STATED GOAL. Find the string "parts" in the entries and copy each line that has it.

─── AVAILABLE DATA

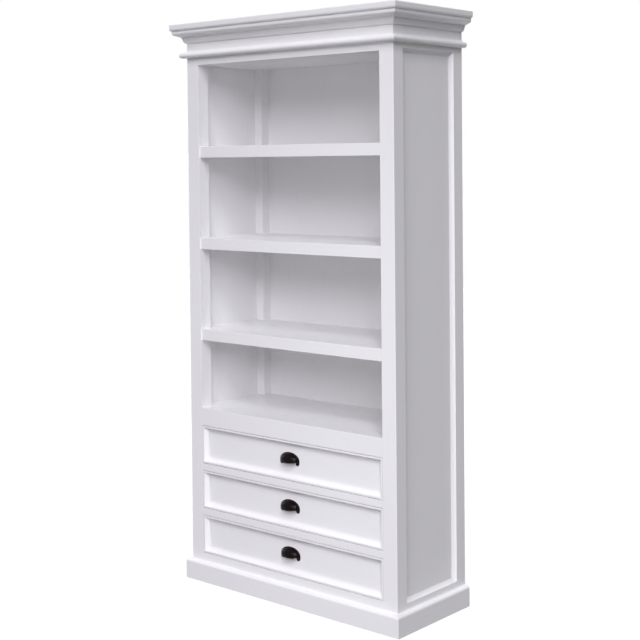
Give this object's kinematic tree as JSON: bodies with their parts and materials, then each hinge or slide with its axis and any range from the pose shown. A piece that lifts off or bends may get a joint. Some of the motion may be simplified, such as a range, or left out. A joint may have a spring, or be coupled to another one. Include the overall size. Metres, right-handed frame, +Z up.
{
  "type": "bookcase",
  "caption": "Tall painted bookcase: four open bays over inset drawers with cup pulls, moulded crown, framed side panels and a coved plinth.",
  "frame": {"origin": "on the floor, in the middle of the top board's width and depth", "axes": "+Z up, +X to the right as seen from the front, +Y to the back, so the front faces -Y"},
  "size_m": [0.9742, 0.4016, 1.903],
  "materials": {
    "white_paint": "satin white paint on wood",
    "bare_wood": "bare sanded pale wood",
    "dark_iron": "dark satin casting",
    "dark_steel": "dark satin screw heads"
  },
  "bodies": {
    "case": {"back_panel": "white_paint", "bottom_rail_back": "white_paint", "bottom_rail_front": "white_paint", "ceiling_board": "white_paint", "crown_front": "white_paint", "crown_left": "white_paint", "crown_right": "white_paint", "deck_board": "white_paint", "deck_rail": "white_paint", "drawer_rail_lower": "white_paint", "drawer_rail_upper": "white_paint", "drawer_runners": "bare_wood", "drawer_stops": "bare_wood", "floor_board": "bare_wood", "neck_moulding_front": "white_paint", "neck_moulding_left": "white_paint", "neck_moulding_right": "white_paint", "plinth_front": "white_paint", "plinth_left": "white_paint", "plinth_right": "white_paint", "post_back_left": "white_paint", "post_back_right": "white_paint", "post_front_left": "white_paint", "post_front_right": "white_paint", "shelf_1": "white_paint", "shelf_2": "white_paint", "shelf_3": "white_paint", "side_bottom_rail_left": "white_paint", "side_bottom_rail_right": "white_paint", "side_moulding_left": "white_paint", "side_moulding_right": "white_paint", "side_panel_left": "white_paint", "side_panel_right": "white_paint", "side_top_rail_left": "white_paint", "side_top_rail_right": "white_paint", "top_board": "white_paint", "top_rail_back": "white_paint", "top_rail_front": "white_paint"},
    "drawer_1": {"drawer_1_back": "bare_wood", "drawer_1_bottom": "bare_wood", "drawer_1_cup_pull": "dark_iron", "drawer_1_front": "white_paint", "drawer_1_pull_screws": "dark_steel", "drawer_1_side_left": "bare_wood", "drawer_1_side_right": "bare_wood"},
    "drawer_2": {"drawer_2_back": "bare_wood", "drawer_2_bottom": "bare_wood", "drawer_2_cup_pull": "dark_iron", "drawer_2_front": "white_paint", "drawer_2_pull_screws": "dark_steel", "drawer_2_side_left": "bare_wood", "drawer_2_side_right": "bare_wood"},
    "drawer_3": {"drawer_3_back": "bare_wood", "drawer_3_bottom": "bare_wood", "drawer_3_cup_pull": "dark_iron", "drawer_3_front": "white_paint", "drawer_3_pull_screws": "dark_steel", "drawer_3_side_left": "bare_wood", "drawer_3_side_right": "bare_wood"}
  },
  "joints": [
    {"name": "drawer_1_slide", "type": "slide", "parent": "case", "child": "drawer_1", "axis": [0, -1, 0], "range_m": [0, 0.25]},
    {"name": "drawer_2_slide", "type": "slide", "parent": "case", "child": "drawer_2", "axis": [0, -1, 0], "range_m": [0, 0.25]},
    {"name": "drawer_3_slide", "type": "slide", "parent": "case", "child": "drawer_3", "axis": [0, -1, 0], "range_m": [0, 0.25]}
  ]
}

──────
─── AVAILABLE DATA

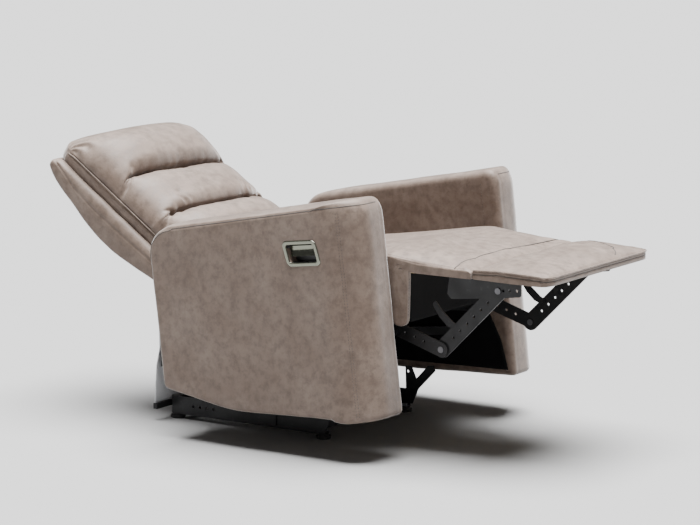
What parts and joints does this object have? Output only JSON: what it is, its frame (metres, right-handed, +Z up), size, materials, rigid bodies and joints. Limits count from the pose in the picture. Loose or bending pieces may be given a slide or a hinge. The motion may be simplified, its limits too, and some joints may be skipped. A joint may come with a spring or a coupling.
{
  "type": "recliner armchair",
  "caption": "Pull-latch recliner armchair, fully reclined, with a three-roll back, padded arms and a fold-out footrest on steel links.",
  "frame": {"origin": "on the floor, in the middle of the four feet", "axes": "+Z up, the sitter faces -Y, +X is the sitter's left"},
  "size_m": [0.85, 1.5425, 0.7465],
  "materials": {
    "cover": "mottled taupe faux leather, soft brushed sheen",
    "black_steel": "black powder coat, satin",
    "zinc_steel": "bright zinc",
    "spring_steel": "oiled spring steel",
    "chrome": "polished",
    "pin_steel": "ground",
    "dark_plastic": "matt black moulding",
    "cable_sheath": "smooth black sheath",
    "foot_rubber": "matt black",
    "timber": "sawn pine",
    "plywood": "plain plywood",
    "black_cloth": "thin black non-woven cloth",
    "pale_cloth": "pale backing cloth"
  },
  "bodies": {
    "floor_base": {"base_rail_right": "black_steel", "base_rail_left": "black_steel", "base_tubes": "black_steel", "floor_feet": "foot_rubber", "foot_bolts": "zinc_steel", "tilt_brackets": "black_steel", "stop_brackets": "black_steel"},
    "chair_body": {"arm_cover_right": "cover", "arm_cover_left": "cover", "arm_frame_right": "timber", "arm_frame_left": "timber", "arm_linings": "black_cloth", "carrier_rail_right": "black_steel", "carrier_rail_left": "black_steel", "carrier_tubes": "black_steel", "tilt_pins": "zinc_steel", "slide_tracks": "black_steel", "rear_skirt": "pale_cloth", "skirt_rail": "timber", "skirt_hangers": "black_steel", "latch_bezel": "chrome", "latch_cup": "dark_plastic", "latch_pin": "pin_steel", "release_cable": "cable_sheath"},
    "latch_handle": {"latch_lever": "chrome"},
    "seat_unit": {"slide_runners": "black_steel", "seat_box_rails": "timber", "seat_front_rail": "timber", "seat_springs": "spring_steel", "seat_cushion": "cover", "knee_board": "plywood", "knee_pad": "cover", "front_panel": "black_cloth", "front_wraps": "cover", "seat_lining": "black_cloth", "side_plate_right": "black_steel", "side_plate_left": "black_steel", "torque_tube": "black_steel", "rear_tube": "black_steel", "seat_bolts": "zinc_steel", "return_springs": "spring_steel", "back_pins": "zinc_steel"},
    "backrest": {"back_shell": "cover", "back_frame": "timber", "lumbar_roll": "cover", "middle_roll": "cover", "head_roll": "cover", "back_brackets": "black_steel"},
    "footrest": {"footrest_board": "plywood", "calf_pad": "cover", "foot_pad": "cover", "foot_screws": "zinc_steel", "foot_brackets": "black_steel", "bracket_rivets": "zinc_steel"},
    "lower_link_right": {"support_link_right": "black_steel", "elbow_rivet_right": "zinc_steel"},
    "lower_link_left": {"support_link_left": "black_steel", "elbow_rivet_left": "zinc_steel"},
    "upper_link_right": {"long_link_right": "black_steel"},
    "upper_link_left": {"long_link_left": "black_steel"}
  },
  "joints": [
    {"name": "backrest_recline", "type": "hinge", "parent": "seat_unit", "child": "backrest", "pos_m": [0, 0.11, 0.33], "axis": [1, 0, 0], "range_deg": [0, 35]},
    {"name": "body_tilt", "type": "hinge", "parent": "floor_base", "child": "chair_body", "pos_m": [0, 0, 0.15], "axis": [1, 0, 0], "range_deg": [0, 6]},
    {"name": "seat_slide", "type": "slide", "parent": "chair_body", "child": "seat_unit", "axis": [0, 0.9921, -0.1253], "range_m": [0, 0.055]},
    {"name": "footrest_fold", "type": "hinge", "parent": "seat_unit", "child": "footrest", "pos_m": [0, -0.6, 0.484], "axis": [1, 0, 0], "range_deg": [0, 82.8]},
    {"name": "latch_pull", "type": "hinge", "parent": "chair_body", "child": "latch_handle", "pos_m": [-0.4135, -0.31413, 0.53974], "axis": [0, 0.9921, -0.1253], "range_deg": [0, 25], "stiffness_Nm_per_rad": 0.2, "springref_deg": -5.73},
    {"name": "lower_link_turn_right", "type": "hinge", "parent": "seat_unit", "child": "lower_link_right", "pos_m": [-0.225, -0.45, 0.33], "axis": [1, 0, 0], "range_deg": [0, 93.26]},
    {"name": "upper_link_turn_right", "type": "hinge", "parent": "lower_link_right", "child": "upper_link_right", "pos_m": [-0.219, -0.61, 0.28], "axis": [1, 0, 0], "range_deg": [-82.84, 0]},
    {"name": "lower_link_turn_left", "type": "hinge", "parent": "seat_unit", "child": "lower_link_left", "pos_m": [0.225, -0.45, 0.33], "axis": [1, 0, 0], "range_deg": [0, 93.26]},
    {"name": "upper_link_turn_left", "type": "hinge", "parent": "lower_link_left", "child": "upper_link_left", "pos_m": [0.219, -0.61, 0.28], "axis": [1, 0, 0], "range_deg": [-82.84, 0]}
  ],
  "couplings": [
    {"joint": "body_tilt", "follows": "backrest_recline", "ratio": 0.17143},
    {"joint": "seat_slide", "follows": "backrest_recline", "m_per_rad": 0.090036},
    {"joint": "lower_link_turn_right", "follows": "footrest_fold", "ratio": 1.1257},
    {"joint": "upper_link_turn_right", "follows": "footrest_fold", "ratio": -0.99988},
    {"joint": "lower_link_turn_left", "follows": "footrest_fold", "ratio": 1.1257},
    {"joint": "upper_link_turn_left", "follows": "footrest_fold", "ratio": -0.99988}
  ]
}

──────
─── AVAILABLE DATA

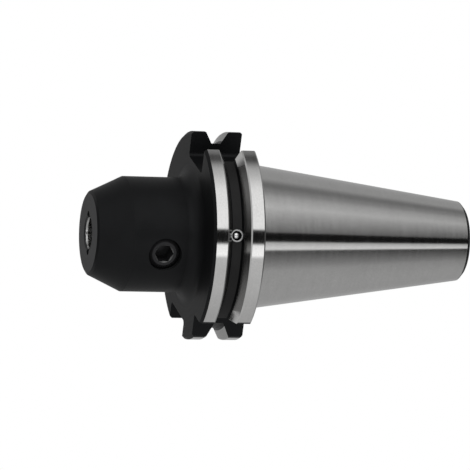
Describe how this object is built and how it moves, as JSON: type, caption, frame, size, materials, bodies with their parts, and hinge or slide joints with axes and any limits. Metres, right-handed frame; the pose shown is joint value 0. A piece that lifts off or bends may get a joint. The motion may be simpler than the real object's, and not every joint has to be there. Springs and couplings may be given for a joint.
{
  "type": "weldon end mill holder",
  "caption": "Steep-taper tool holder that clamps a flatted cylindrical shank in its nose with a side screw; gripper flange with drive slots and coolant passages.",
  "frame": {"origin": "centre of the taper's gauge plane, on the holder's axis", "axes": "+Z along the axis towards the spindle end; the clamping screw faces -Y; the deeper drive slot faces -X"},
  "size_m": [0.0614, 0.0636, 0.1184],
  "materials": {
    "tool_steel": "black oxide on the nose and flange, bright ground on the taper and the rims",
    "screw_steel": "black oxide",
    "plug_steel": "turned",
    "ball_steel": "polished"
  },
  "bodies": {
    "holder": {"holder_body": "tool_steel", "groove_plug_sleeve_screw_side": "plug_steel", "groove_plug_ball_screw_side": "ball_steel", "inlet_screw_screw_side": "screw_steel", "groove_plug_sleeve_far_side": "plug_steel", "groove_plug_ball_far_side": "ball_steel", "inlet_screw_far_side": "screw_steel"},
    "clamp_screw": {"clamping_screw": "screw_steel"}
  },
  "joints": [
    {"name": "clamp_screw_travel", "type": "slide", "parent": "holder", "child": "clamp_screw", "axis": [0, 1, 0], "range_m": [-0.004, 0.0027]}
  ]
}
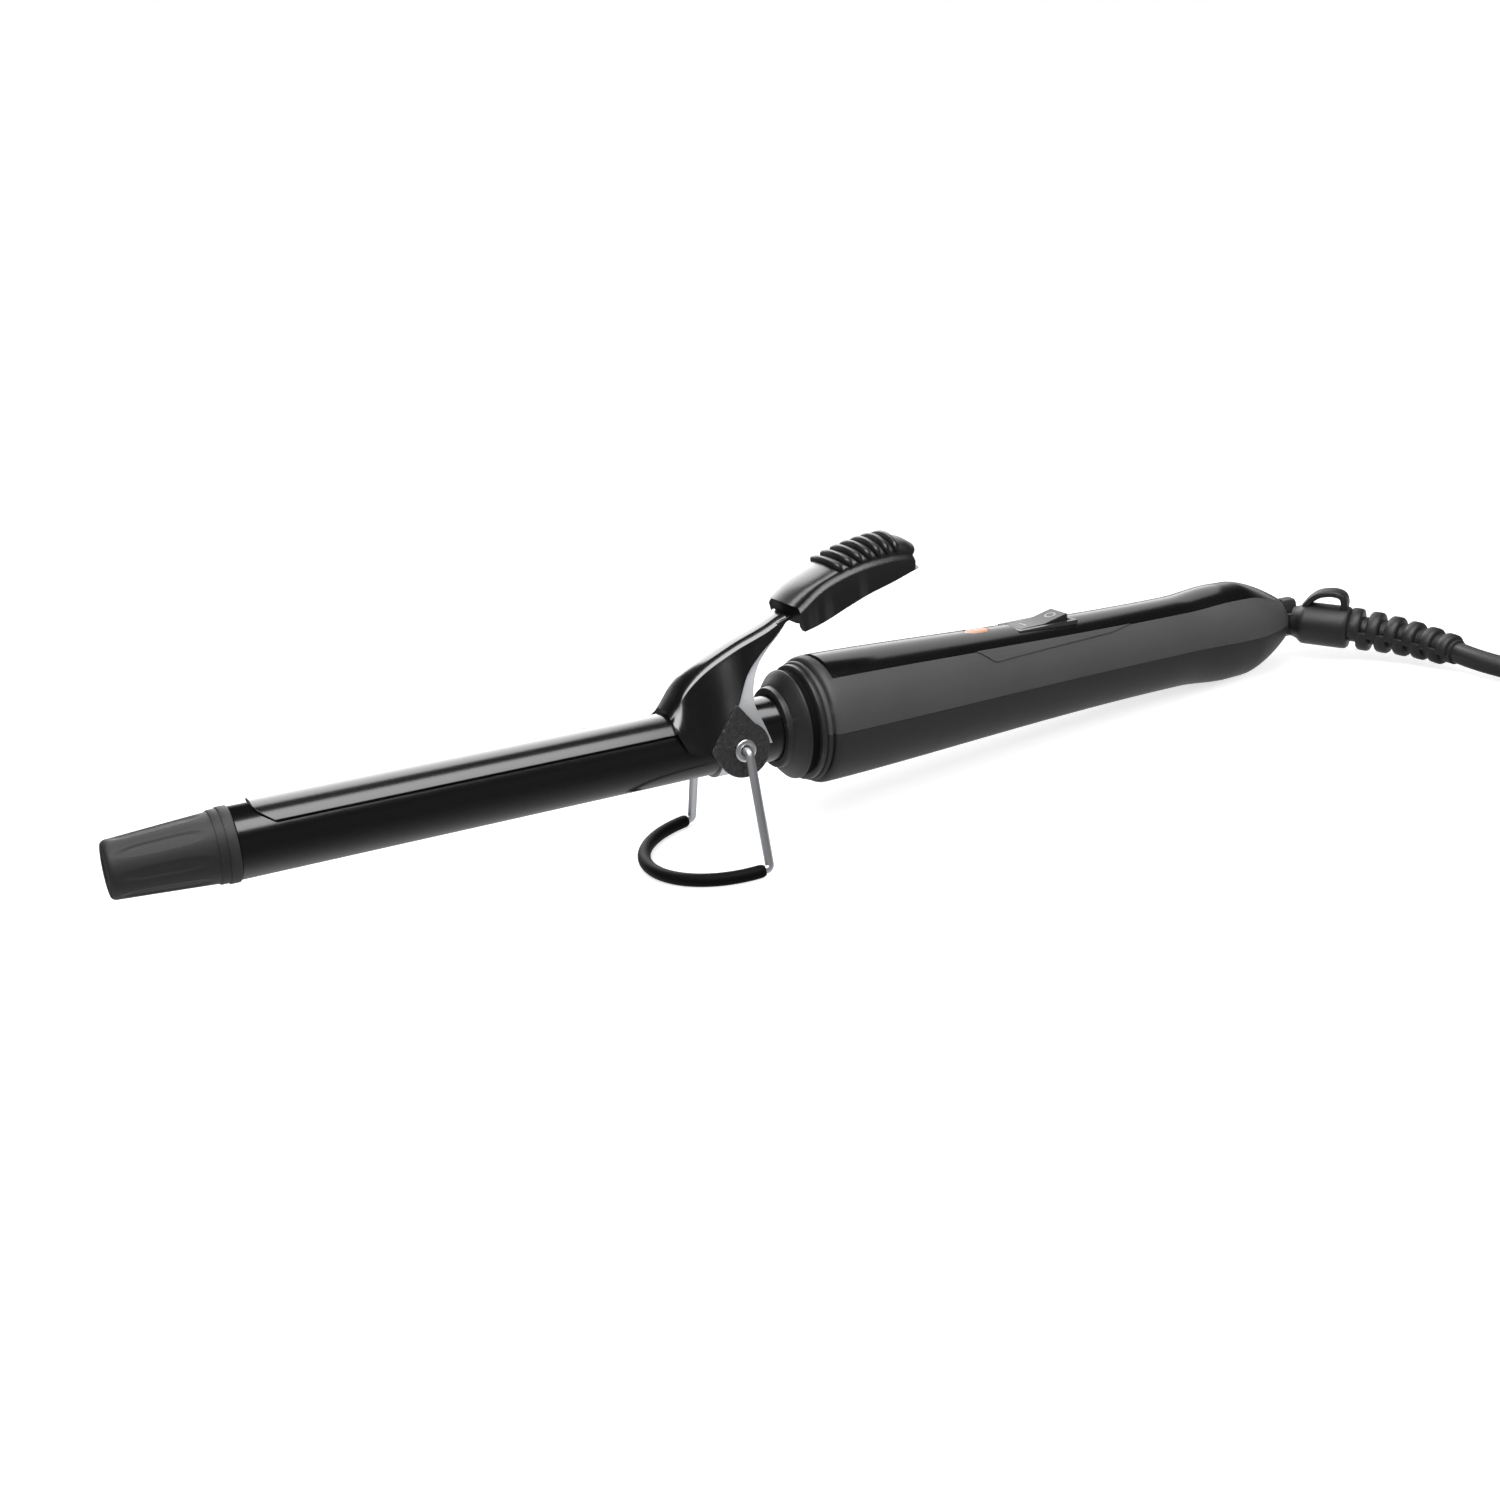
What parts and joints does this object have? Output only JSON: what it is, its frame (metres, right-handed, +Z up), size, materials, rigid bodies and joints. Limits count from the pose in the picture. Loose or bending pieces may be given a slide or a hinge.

──────

EXPECTED OUTPUT.
Give this object's kinematic tree as JSON: bodies with their parts and materials, then each hinge or slide with its axis and any range from the pose shown. A piece that lifts off or bends may get a joint. Some of the motion may be simplified, such as a range, or left out. A joint may have a spring, or be coupled to another one. Include the overall size. Metres, right-handed frame, +Z up.
What parts and joints does this object have? Output only JSON: what it is, its frame (metres, right-handed, +Z up), size, materials, rigid bodies and joints. Limits count from the pose in the picture. Loose or bending pieces may be given a slide or a hinge. The motion may be simplified, its limits too, and some joints may be skipped. A joint may come with a spring or a coupling.
Describe how this object is built and how it moves, as JSON: type, caption, frame, size, materials, bodies with their parts, and hinge or slide joints with axes and any limits. Metres, right-handed frame; the pose shown is joint value 0. A piece that lifts off or bends may get a joint. The motion may be simpler than the real object's, and not every joint has to be there. Springs and couplings may be given for a joint.
What parts and joints does this object have? Output only JSON: what it is, its frame (metres, right-handed, +Z up), size, materials, rigid bodies and joints. Limits count from the pose in the picture. Loose or bending pieces may be given a slide or a hinge.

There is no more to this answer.